══ AVAILABLE DATA

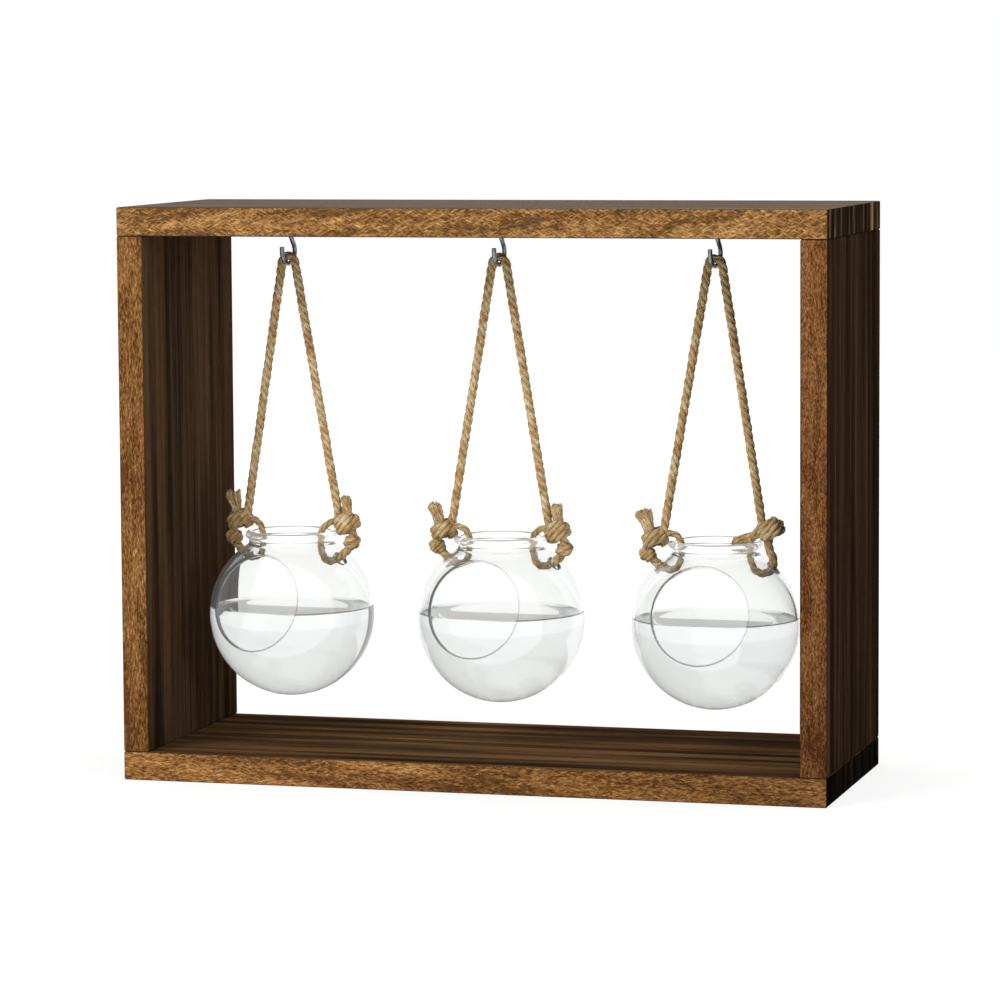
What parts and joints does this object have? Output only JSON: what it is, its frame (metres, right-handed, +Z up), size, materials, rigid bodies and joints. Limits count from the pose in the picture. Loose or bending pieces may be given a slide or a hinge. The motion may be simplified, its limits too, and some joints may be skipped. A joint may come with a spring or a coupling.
{
  "type": "propagation vase stand",
  "caption": "Open wooden box stand with clear glass globe vases, each hanging in a loop of knotted jute rope from a steel screw hook, for rooting cuttings in water.",
  "frame": {"origin": "centre of the stand's underside", "axes": "+X along the stand to the right as seen from the front, +Y from front to back, +Z up"},
  "size_m": [0.35, 0.132, 0.28],
  "materials": {
    "stained_wood": "dark stained, open grain",
    "dowel_wood": "plain beech",
    "zinc_steel": "zinc plated wire",
    "jute_rope": "twisted jute",
    "clear_glass": "clear, fire polished"
  },
  "bodies": {
    "stand": {"top_board": "stained_wood", "bottom_board": "stained_wood", "left_board": "stained_wood", "right_board": "stained_wood", "top_left_dowels": "dowel_wood", "top_right_dowels": "dowel_wood", "bottom_left_dowels": "dowel_wood", "bottom_right_dowels": "dowel_wood", "left_hook": "zinc_steel", "middle_hook": "zinc_steel", "right_hook": "zinc_steel"},
    "left_loop": {"left_rope_bend": "jute_rope"},
    "left_rope": {"left_rope_legs": "jute_rope", "left_rope_left_knot": "jute_rope", "left_rope_right_knot": "jute_rope"},
    "left_vase": {"left_globe": "clear_glass"},
    "middle_loop": {"middle_rope_bend": "jute_rope"},
    "middle_rope": {"middle_rope_legs": "jute_rope", "middle_rope_left_knot": "jute_rope", "middle_rope_right_knot": "jute_rope"},
    "middle_vase": {"middle_globe": "clear_glass"},
    "right_loop": {"right_rope_bend": "jute_rope"},
    "right_rope": {"right_rope_legs": "jute_rope", "right_rope_left_knot": "jute_rope", "right_rope_right_knot": "jute_rope"},
    "right_vase": {"right_globe": "clear_glass"}
  },
  "joints": [
    {"name": "left_side_swing", "type": "hinge", "parent": "stand", "child": "left_loop", "pos_m": [-0.10856, -0.00244, 0.2504], "axis": [0.225, 0.9744, 0], "range_deg": [-3, 3]},
    {"name": "left_front_swing", "type": "hinge", "parent": "left_loop", "child": "left_rope", "pos_m": [-0.10856, -0.00244, 0.25104], "axis": [1, 0, 0], "range_deg": [-40, 40]},
    {"name": "left_tilt", "type": "hinge", "parent": "left_rope", "child": "left_vase", "pos_m": [-0.10856, -0.00244, 0.10569], "axis": [0.9659, -0.2588, 0], "range_deg": [-12, 12]},
    {"name": "middle_side_swing", "type": "hinge", "parent": "stand", "child": "middle_loop", "pos_m": [-0.00039, -0.00247, 0.2504], "axis": [0.1564, 0.9877, 0], "range_deg": [-3, 3]},
    {"name": "middle_front_swing", "type": "hinge", "parent": "middle_loop", "child": "middle_rope", "pos_m": [-0.00039, -0.00247, 0.25104], "axis": [1, 0, 0], "range_deg": [-40, 40]},
    {"name": "middle_tilt", "type": "hinge", "parent": "middle_rope", "child": "middle_vase", "pos_m": [-0.00039, -0.00247, 0.10569], "axis": [0.9877, -0.1564, 0], "range_deg": [-12, 12]},
    {"name": "right_side_swing", "type": "hinge", "parent": "stand", "child": "right_loop", "pos_m": [0.10748, -0.00245, 0.2504], "axis": [0.2079, 0.9781, 0], "range_deg": [-3, 3]},
    {"name": "right_front_swing", "type": "hinge", "parent": "right_loop", "child": "right_rope", "pos_m": [0.10748, -0.00245, 0.25104], "axis": [1, 0, 0], "range_deg": [-40, 40]},
    {"name": "right_tilt", "type": "hinge", "parent": "right_rope", "child": "right_vase", "pos_m": [0.10748, -0.00245, 0.10569], "axis": [0.9998, -0.0175, 0], "range_deg": [-12, 12]}
  ]
}
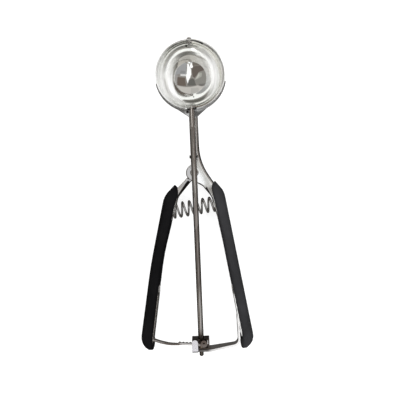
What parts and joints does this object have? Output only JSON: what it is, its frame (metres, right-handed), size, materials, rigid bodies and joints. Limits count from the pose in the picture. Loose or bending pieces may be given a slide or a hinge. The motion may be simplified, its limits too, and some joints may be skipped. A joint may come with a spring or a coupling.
{
  "type": "lever ice cream scoop",
  "caption": "Lever ice cream scoop: squeezing its sprung handles moves a rack and a gear that sweep a scraper blade round the bowl.",
  "frame": {"origin": "centre of the bowl's mouth, on the plane of its rim", "axes": "+Z out of the bowl's mouth, +Y along the drive shaft from the handles to the bowl, +X towards the fixed handle"},
  "size_m": [0.0797, 0.2286, 0.0339],
  "materials": {
    "polished_steel": "polished stainless steel, with fine scratches",
    "bowl_steel": "mirror-polished stainless steel",
    "shaft_steel": "drawn rod, brownish grey, brushed along its length",
    "gear_steel": "machined steel, slightly tarnished",
    "spring_steel": "plated spring wire",
    "grip_rubber": "soft matte black, with a fine grain"
  },
  "bodies": {
    "frame": {"bowl": "bowl_steel", "bowl_cradle": "polished_steel", "blade_pivot": "polished_steel", "frame_channel": "polished_steel", "shaft_guide": "polished_steel", "hinge_pin": "polished_steel", "hinge_sleeve": "polished_steel", "right_grip": "grip_rubber", "right_spring_seat": "polished_steel", "bearing_arm": "polished_steel", "bearing_arm_rivets": "polished_steel", "gear_bracket": "gear_steel", "return_spring": "spring_steel"},
    "lever": {"lever_channel": "polished_steel", "left_grip": "grip_rubber", "left_spring_seat": "polished_steel", "rack_arm": "polished_steel", "rack_rivets": "polished_steel"},
    "scraper": {"drive_shaft": "shaft_steel", "scraper_blade": "bowl_steel", "blade_rivet": "polished_steel", "pinion": "gear_steel", "pinion_pin": "gear_steel"}
  },
  "joints": [
    {"name": "lever_squeeze", "type": "hinge", "parent": "frame", "child": "lever", "pos_m": [0, -0.0698, 0], "axis": [0, 0, 1], "range_deg": [0, 5], "stiffness_Nm_per_rad": 2, "springref_deg": -17.19, "deforming": ["return_spring"]},
    {"name": "scraper_turn", "type": "hinge", "parent": "frame", "child": "scraper", "pos_m": [0, -0.1, -0.0026], "axis": [0, 1, 0], "range_deg": [0, 152]}
  ],
  "couplings": [
    {"joint": "scraper_turn", "follows": "lever_squeeze", "ratio": 30.3}
  ]
}
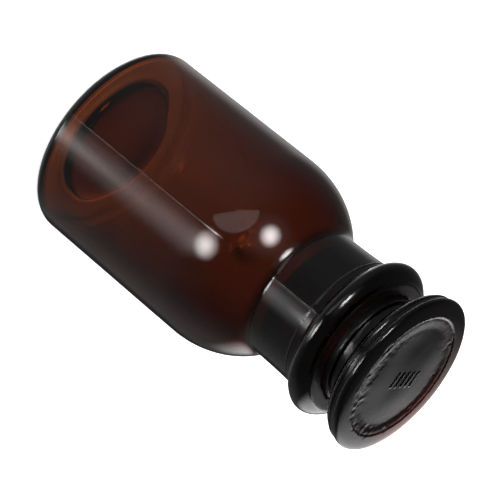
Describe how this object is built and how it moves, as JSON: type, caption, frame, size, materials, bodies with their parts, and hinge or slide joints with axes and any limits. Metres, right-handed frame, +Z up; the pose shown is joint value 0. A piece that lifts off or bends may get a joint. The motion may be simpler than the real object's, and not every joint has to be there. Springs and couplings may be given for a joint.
{
  "type": "reagent bottle",
  "caption": "Wide-mouth amber glass reagent bottle with round shoulders, a beaded collar and a ground, flat-headed glass stopper that lifts out.",
  "frame": {"origin": "centre of the base, on the plane the bottle stands on", "axes": "+Z up along the bottle's axis towards the stopper; turned about Z, so X and Y are alike"},
  "size_m": [0.056, 0.056, 0.108],
  "materials": {
    "bottle_glass": "glossy amber glass, slightly wavy, ground matt inside the mouth and on the top face of the lip",
    "stopper_glass": "thick glossy amber glass with a ground matt plug"
  },
  "bodies": {
    "bottle_body": {"bottle": "bottle_glass"},
    "stopper_body": {"stopper": "stopper_glass"}
  },
  "joints": [
    {"name": "stopper_lift", "type": "slide", "parent": "bottle_body", "child": "stopper_body", "axis": [0, 0, 1], "range_m": [0, 0.04]}
  ]
}
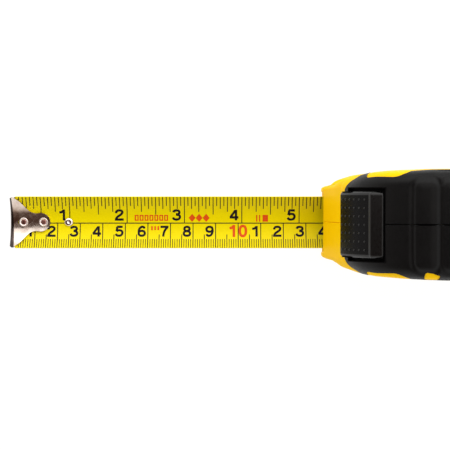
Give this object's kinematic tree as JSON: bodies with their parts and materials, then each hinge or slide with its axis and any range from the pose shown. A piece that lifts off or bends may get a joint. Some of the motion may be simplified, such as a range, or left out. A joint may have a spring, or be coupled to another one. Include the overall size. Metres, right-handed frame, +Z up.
{
  "type": "tape measure",
  "caption": "Pocket tape measure: yellow case with black rubber grip, thumb lock and a hooked, printed steel blade part-way out.",
  "frame": {"origin": "middle of the case's flat base, where it stands on a table, at the parting line", "axes": "+Z up out of the case's top; the blade runs out towards -X; +Y is the case's right-hand side, where the screws go in"},
  "size_m": [0.2205, 0.0464, 0.078],
  "materials": {
    "yellow_abs": "gloss, lightly textured",
    "black_rubber": "matte, fine grain",
    "black_plastic": "satin",
    "drum_plastic": "satin",
    "guide_acetal": "satin",
    "tape_enamel": "gloss enamel with printed graduations",
    "hook_chrome": "bright plated",
    "rivet_steel": "bright",
    "spring_steel": "oiled",
    "badge_print": "gloss"
  },
  "bodies": {
    "case": {"case_shell_right": "yellow_abs", "case_shell_left": "yellow_abs", "grip_right": "black_rubber", "grip_left": "black_rubber", "badge_right": "badge_print", "badge_left": "badge_print", "case_screw_front": "spring_steel", "case_screw_top": "spring_steel", "case_screw_heel": "spring_steel", "blade_guide": "guide_acetal", "spindle": "drum_plastic", "blade_lead": "tape_enamel"},
    "drum": {"drum_body": "drum_plastic", "drum_cover": "drum_plastic", "blade_coil": "tape_enamel", "power_spring": "spring_steel"},
    "blade": {"blade_strip": "tape_enamel", "hook_backing": "spring_steel", "hook_rivet_front": "rivet_steel", "hook_rivet_rear": "rivet_steel", "stop_rivet": "rivet_steel"},
    "hook": {"end_hook": "hook_chrome"},
    "lock": {"lock_button": "black_plastic", "thumb_pad": "black_plastic", "brake_shoe": "black_plastic", "brake_pad_right": "black_rubber", "brake_pad_left": "black_rubber"}
  },
  "joints": [
    {"name": "blade_slide", "type": "slide", "parent": "case", "child": "blade", "axis": [-1, 0, 0], "range_m": [-0.1355, 0], "stiffness_N_per_m": 20, "springref_m": -0.25, "deforming": ["blade_strip", "blade_lead"]},
    {"name": "reel_spin", "type": "hinge", "parent": "case", "child": "drum", "pos_m": [0, 0, 0.04], "axis": [0, 1, 0], "range_deg": [-270, 0]},
    {"name": "hook_float", "type": "slide", "parent": "blade", "child": "hook", "axis": [1, 0, 0], "range_m": [0, 0.0008]},
    {"name": "lock_travel", "type": "hinge", "parent": "case", "child": "lock", "pos_m": [0, 0, 0.04], "axis": [0, -1, 0], "range_deg": [0, 6.5]}
  ],
  "couplings": [
    {"joint": "reel_spin", "follows": "blade_slide", "rad_per_m": 34}
  ]
}
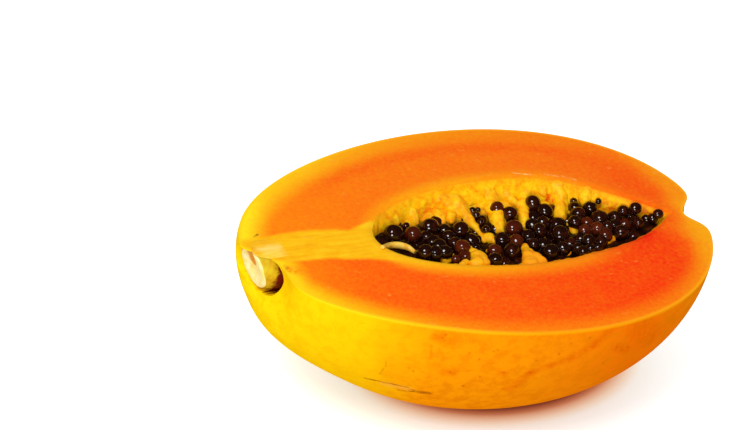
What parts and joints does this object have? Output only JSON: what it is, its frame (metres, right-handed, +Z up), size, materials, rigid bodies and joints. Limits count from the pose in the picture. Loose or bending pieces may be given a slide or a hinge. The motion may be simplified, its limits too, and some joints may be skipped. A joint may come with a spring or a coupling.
{
  "type": "papaya half",
  "caption": "Ripe papaya cut in half lengthwise, resting on its skin: orange flesh and rind round a hollow with a heap of dark seeds, and the stump of the stalk at one end.",
  "frame": {"origin": "middle of the small flat spot that the half rests on", "axes": "+Z up, square to the cut face; +X along the fruit from the stalk end to the flower end; -Y is the side that faces the viewer"},
  "size_m": [0.1785, 0.1166, 0.0656],
  "materials": {
    "flesh_and_skin": "moist orange flesh inside a smooth yellow rind",
    "seeds": "wet glossy black seeds with pulp between them",
    "stalk": "pale dry cut stalk with a greenish side"
  },
  "bodies": {
    "root": {"papaya_half": "flesh_and_skin", "seed_heap": "seeds", "stalk_stump": "stalk"}
  },
  "joints": []
}
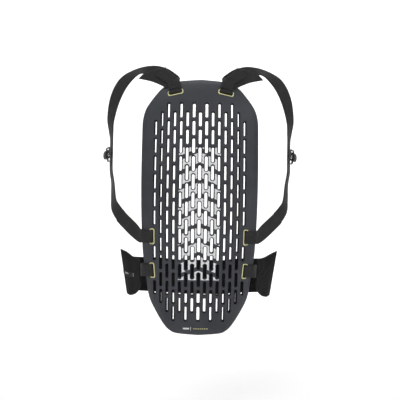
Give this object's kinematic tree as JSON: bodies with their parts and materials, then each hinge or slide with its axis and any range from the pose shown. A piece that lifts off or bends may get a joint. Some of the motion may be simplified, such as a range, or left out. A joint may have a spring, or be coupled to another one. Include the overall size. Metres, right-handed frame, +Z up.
{
  "type": "back protector",
  "caption": "Perforated, curved back plate worn on the back, with adjustable shoulder straps and an elastic waist belt that closes at the front.",
  "frame": {"origin": "point on the plate's body side, at half its width and half its height", "axes": "+Z up along the wearer's spine, +Y out of the plate's body side towards the wearer, +X to the wearer's right seen from behind"},
  "size_m": [0.396, 0.1645, 0.5191],
  "materials": {
    "plate": "satin moulded foam plastic",
    "liner": "pale yellow moulded trim",
    "webbing": "woven polyester webbing",
    "buckle": "glossy acetal",
    "wing": "padded knitted fabric",
    "elastic": "wide ribbed elastic",
    "hook": "hook fastener",
    "loop_pile": "brushed loop pile",
    "label": "woven grey label, blank"
  },
  "bodies": {
    "protector": {"back_plate": "plate", "top_liner_left": "liner", "top_liner_right": "liner", "side_liner_left": "liner", "side_liner_right": "liner", "belt_liner_left": "liner", "belt_liner_right": "liner", "top_loop_left": "webbing", "top_loop_right": "webbing", "side_loop_left": "webbing", "side_loop_right": "webbing", "belt_loop_left": "webbing", "belt_loop_right": "webbing"},
    "strap_left": {"upper_strap_left": "webbing", "top_tail_left": "webbing", "lower_strap_left": "webbing", "side_tail_left": "webbing"},
    "adjuster_left": {"adjuster_frame_left": "buckle", "adjuster_bar_left": "buckle", "webbing_fold_left": "webbing"},
    "strap_right": {"upper_strap_right": "webbing", "top_tail_right": "webbing", "lower_strap_right": "webbing", "side_tail_right": "webbing"},
    "adjuster_right": {"adjuster_frame_right": "buckle", "adjuster_bar_right": "buckle", "webbing_fold_right": "webbing"},
    "belt_left": {"belt_wing_left": "wing", "belly_band_left": "elastic", "hook_patch_left": "hook", "wing_label_left": "label"},
    "belt_right": {"belt_wing_right": "wing", "belly_band_right": "elastic", "loop_patch_right": "loop_pile"}
  },
  "joints": [
    {"name": "strap_left_swing", "type": "hinge", "parent": "protector", "child": "strap_left", "pos_m": [-0.0536, 0.019, 0.2468], "axis": [0.2028, 0.0131, 0.9791], "range_deg": [-20, 40]},
    {"name": "strap_right_swing", "type": "hinge", "parent": "protector", "child": "strap_right", "pos_m": [0.0536, 0.019, 0.2468], "axis": [-0.2028, 0.0131, 0.9791], "range_deg": [-40, 20]},
    {"name": "adjuster_left_slide", "type": "slide", "parent": "strap_left", "child": "adjuster_left", "axis": [0, 0, 1], "range_m": [-0.014, 0.014]},
    {"name": "adjuster_right_slide", "type": "slide", "parent": "strap_right", "child": "adjuster_right", "axis": [0, 0, 1], "range_m": [-0.014, 0.014]},
    {"name": "belt_left_open", "type": "hinge", "parent": "protector", "child": "belt_left", "pos_m": [-0.111, 0.0285, -0.12], "axis": [0, 0, 1], "range_deg": [0, 75]},
    {"name": "belt_right_open", "type": "hinge", "parent": "protector", "child": "belt_right", "pos_m": [0.111, 0.0285, -0.12], "axis": [0, 0, 1], "range_deg": [-30, 0]}
  ],
  "couplings": [
    {"joint": "belt_right_open", "follows": "belt_left_open", "ratio": -0.4}
  ]
}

════

• WHAT IS BEING ASKED: Return every line above in which the string "moves" occurs.

• ANSWER TO THIS PROBLEM:
  "caption": "Lever ice cream scoop: squeezing its sprung handles moves a rack and a gear that sweep a scraper blade round the bowl.",
Describe how this object is built and how it moves, as JSON: type, caption, frame, size, materials, bodies with their parts, and hinge or slide joints with axes and any limits. Metres, right-handed frame, +Z up; the pose shown is joint value 0. A piece that lifts off or bends may get a joint. The motion may be simpler than the real object's, and not every joint has to be there. Springs and couplings may be given for a joint.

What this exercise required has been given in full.